All fine and dandy; I observe these tropes but do not condemn them. However, in Ha's extended lecture on the human propensity for language, and for imagining things that "are not here," I wondered if the author was working in an unspoken defense of just about every subgroup that feels itself marginalized by some more numerically dominant subgroup. After all, the android Evrim, whom Ha claims to be human because he participates in the "symbolic world," despite "how you are born."

All of this could be food for a greater discussion than Nayler provides in his novel. But I will note in passing that in her defense of language's symbolic, "unreal" qualities, Ha mentions that language can also be used to promote "absurdities." Again, as I said in Part 2, Nayler does not attack what I would consider the pat "absurdities" that an Ultraliberal would usually attack.
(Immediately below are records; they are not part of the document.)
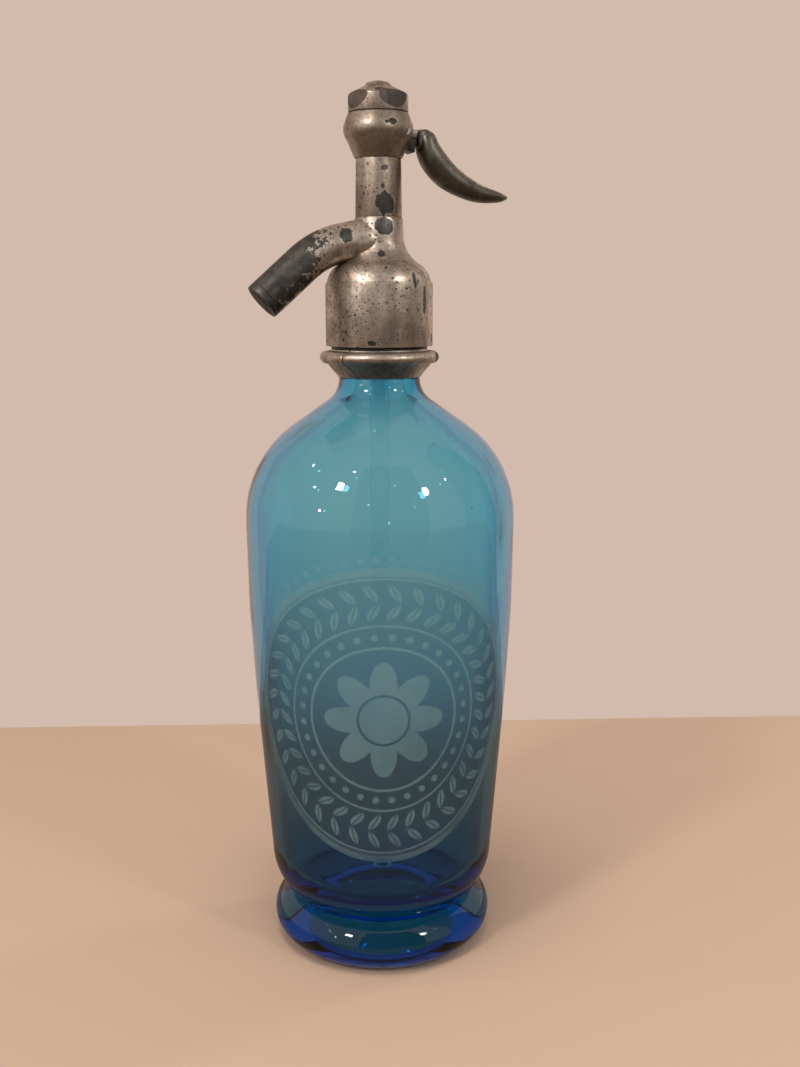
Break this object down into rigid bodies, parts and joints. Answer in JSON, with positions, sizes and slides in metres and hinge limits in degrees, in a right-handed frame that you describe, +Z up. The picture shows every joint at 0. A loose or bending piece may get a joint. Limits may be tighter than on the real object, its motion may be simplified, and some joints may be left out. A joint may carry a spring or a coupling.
{
  "type": "soda siphon",
  "caption": "Blue glass soda siphon with a worn nickel head, a bent spout and a horn-shaped lever that lifts a spring-loaded valve.",
  "frame": {"origin": "middle of the bottle's foot, on the plane it stands on", "axes": "+Z up along the bottle's axis, +X towards the lever, -X towards the spout"},
  "size_m": [0.097, 0.097, 0.31],
  "materials": {
    "blue_glass": "clear",
    "tube_glass": "clear",
    "nickel": "worn",
    "dark_metal": "worn",
    "brass": "satin",
    "steel": "satin",
    "rubber": "matte",
    "fibre": "matte",
    "leather": "matte"
  },
  "bodies": {
    "body": {"bottle": "blue_glass", "dip_tube": "tube_glass", "tube_sleeve": "rubber", "neck_gasket": "rubber", "collar_half_front": "nickel", "collar_half_rear": "nickel", "collar_packing": "fibre", "head_casting": "nickel", "valve_seat": "brass", "spout_nozzle": "nickel", "column_barrel": "nickel", "barrel_washer": "fibre", "lever_housing": "nickel", "cap_washer": "fibre", "top_cap": "nickel", "lever_pin": "steel", "piston_spring": "steel"},
    "lever": {"lever": "dark_metal"},
    "piston": {"piston_rod": "brass", "valve_cup": "brass", "valve_washer": "rubber", "cup_leather": "leather", "leather_washer": "brass", "leather_nut": "brass", "piston_head": "brass"}
  },
  "joints": [
    {"name": "lever_press", "type": "hinge", "parent": "body", "child": "lever", "pos_m": [0.007, 0, 0.293], "axis": [0, 1, 0], "range_deg": [0, 12]},
    {"name": "valve_lift", "type": "slide", "parent": "body", "child": "piston", "axis": [0, 0, 1], "range_m": [0, 0.00147], "stiffness_N_per_m": 600, "springref_m": -0.006, "deforming": ["piston_spring"]}
  ],
  "couplings": [
    {"joint": "lever_press", "follows": "valve_lift", "rad_per_m": 142.86}
  ]
}
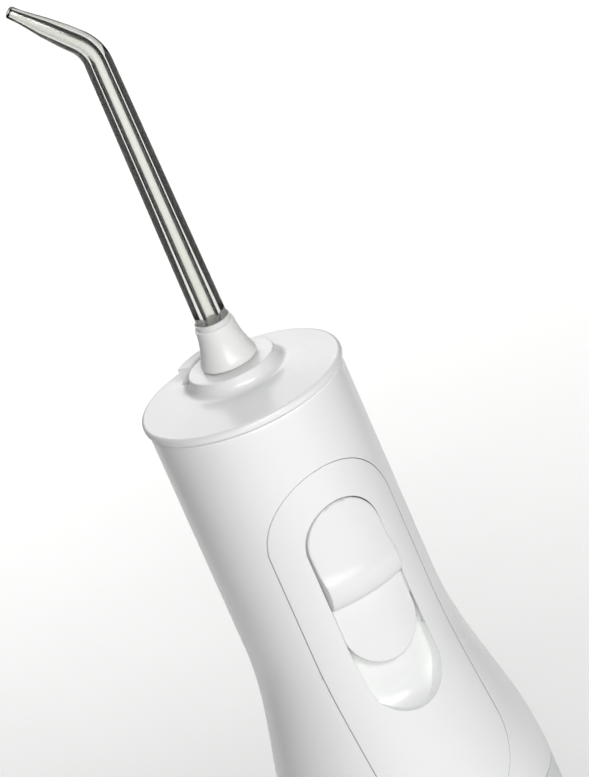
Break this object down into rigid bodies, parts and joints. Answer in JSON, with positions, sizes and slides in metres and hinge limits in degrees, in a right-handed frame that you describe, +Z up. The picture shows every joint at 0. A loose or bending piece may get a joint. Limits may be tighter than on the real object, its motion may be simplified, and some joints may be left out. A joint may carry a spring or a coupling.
{
  "type": "water flosser",
  "caption": "Cordless water flosser with a round white handle, slide switch, clear bent jet tip that turns and pulls off, and a lift-off water tank.",
  "frame": {"origin": "on the floor, under the axis of the round handle", "axes": "+Z up along the handle towards the jet tip; -Y is the side with the slide switch"},
  "size_m": [0.063, 0.063, 0.2911],
  "materials": {
    "white_plastic": "satin moulded",
    "tank_plastic": "glossy moulded",
    "clear_plastic": "clear moulded plastic",
    "grey_plastic": "matt moulded",
    "black_plastic": "matt moulded",
    "soft_white_rubber": "soft matt",
    "seal_rubber": "matt",
    "steel": "bright",
    "brass": "machined",
    "circuit_board": "solder mask",
    "battery_wrap": "shrink film"
  },
  "bodies": {
    "tank": {"reservoir_tank": "tank_plastic", "foot_ring": "seal_rubber", "lid_hinge_pin": "steel"},
    "fill_lid": {"fill_lid": "white_plastic", "lid_gasket": "seal_rubber"},
    "handle": {"battery_cell_1": "battery_wrap", "battery_cell_2": "battery_wrap", "bulkhead": "grey_plastic", "bulkhead_screw_1": "steel", "bulkhead_screw_2": "steel", "bulkhead_screw_3": "steel", "bulkhead_screw_4": "steel", "charge_module": "black_plastic", "charge_socket": "black_plastic", "chassis": "grey_plastic", "circuit_board": "circuit_board", "control_panel": "white_plastic", "eject_spring": "steel", "gear_axle": "steel", "handle_shell": "white_plastic", "hose_grommet": "seal_rubber", "intake_filter": "grey_plastic", "intake_hose": "clear_plastic", "motor": "steel", "nozzle_socket": "white_plastic", "outlet_hose": "clear_plastic", "outlet_valve_spring": "steel", "port_hinge_pin": "steel", "pump_cylinder": "white_plastic", "pump_head": "white_plastic", "reed_switch": "clear_plastic", "tank_seal": "seal_rubber", "top_cap": "white_plastic"},
    "port_cover": {"port_cover": "soft_white_rubber"},
    "switch": {"slide_switch": "white_plastic", "switch_magnet": "steel"},
    "eject_button": {"eject_button": "white_plastic"},
    "tip_seal": {"nozzle_o_ring": "seal_rubber"},
    "tip": {"nozzle_hub": "white_plastic", "nozzle_tube": "clear_plastic"},
    "crown_gear": {"crown_gear": "white_plastic"},
    "motor_rotor": {"motor_pinion": "brass"},
    "piston": {"piston": "white_plastic", "piston_seal": "seal_rubber", "wrist_pin": "steel"},
    "connecting_rod": {"connecting_rod": "grey_plastic"},
    "valve_ball": {"outlet_valve_ball": "steel"}
  },
  "joints": [
    {"name": "handle_lift", "type": "slide", "parent": "tank", "child": "handle", "axis": [0, 0, 1], "range_m": [0, 0.08]},
    {"name": "fill_lid_hinge", "type": "hinge", "parent": "tank", "child": "fill_lid", "pos_m": [0, 0.03005, 0.0428], "axis": [-1, 0, 0], "range_deg": [0, 90]},
    {"name": "port_cover_hinge", "type": "hinge", "parent": "handle", "child": "port_cover", "pos_m": [0, 0.0292, 0.0873], "axis": [-1, 0, 0], "range_deg": [0, 90]},
    {"name": "switch_slide", "type": "slide", "parent": "handle", "child": "switch", "axis": [0, 0, -1], "range_m": [0, 0.008]},
    {"name": "eject_press", "type": "slide", "parent": "handle", "child": "eject_button", "axis": [0, 0, -1], "range_m": [0, 0.0015], "stiffness_N_per_m": 900, "springref_m": -0.001, "deforming": ["eject_spring"]},
    {"name": "tip_pull", "type": "slide", "parent": "handle", "child": "tip_seal", "axis": [0, 0, 1], "range_m": [0, 0.015]},
    {"name": "tip_spin", "type": "hinge", "parent": "tip_seal", "child": "tip", "pos_m": [0.002, 0.0055, 0.19], "axis": [0, 0, 1], "continuous": true},
    {"name": "crown_gear_spin", "type": "hinge", "parent": "handle", "child": "crown_gear", "pos_m": [0, 0, 0.128], "axis": [0, 1, 0], "continuous": true},
    {"name": "motor_spin", "type": "hinge", "parent": "handle", "child": "motor_rotor", "pos_m": [0, -0.0045, 0.119], "axis": [0, 0, 1], "continuous": true},
    {"name": "piston_stroke", "type": "slide", "parent": "handle", "child": "piston", "axis": [0, 0, -1], "range_m": [0, 0.007]},
    {"name": "rod_swing", "type": "hinge", "parent": "piston", "child": "connecting_rod", "pos_m": [0, -0.0045, 0.1475], "axis": [0, 1, 0], "range_deg": [-12.5, 12.5]},
    {"name": "valve_lift", "type": "slide", "parent": "handle", "child": "valve_ball", "axis": [0, 0, 1], "range_m": [0, 0.0006], "stiffness_N_per_m": 60, "springref_m": -0.001, "deforming": ["outlet_valve_spring"]}
  ],
  "couplings": [
    {"joint": "motor_spin", "follows": "crown_gear_spin", "ratio": 3}
  ]
}
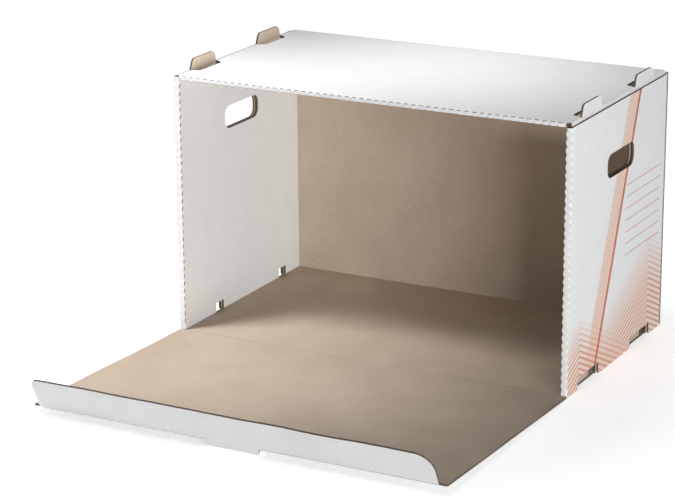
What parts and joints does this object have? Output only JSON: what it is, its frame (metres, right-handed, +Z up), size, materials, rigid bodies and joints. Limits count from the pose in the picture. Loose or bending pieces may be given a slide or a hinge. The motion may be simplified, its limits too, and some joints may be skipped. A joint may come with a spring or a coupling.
{
  "type": "archive storage box",
  "caption": "Front-opening archive container of folded corrugated board with double side walls, hand holes, stacking tabs and a hinged front panel with a tuck flap.",
  "frame": {"origin": "middle of the underside of the box, on the surface that it stands on", "axes": "+X to the right as seen from the open front, +Y to the back, +Z up; the open front panel lies towards -Y"},
  "size_m": [0.5412, 0.6535, 0.352],
  "materials": {
    "white_board": "matte white coated liner",
    "printed_board": "matte white coated liner with thin orange-red print",
    "kraft_board": "uncoated brown kraft liner"
  },
  "bodies": {
    "box": {"sleeve": "white_board", "side_wall_right": "printed_board", "side_wall_left": "printed_board"},
    "front_panel": {"front_panel": "kraft_board"},
    "tuck_flap": {"tuck_flap": "white_board"}
  },
  "joints": [
    {"name": "front_panel_hinge", "type": "hinge", "parent": "box", "child": "front_panel", "pos_m": [0, -0.1533, 0.0025], "axis": [-1, 0, 0], "range_deg": [0, 88.5]},
    {"name": "tuck_flap_crease", "type": "hinge", "parent": "front_panel", "child": "tuck_flap", "pos_m": [0, -0.4801, 0.01057], "axis": [-1, 0, 0], "range_deg": [0, 33.5]}
  ],
  "couplings": [
    {"joint": "tuck_flap_crease", "follows": "front_panel_hinge", "ratio": 0.375}
  ]
}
So I will do Nayler the courtesy of not claiming, as do some Conservatives, that "non-gender-affirming" persons are themselves "absurdities." But it's certainly arguable that some of the POSITIONS endorsed by persons in this subgroup are absurdities. For example, if a male is sentenced to a prison term, he can "claim to be a woman" and perforce be confined in a women's prison, simply because the authorities don't want to provoke a legal battle. Such a legally spawned delusion is also a result of language's potential for distortion, as much as any spawned by religion or philosophy.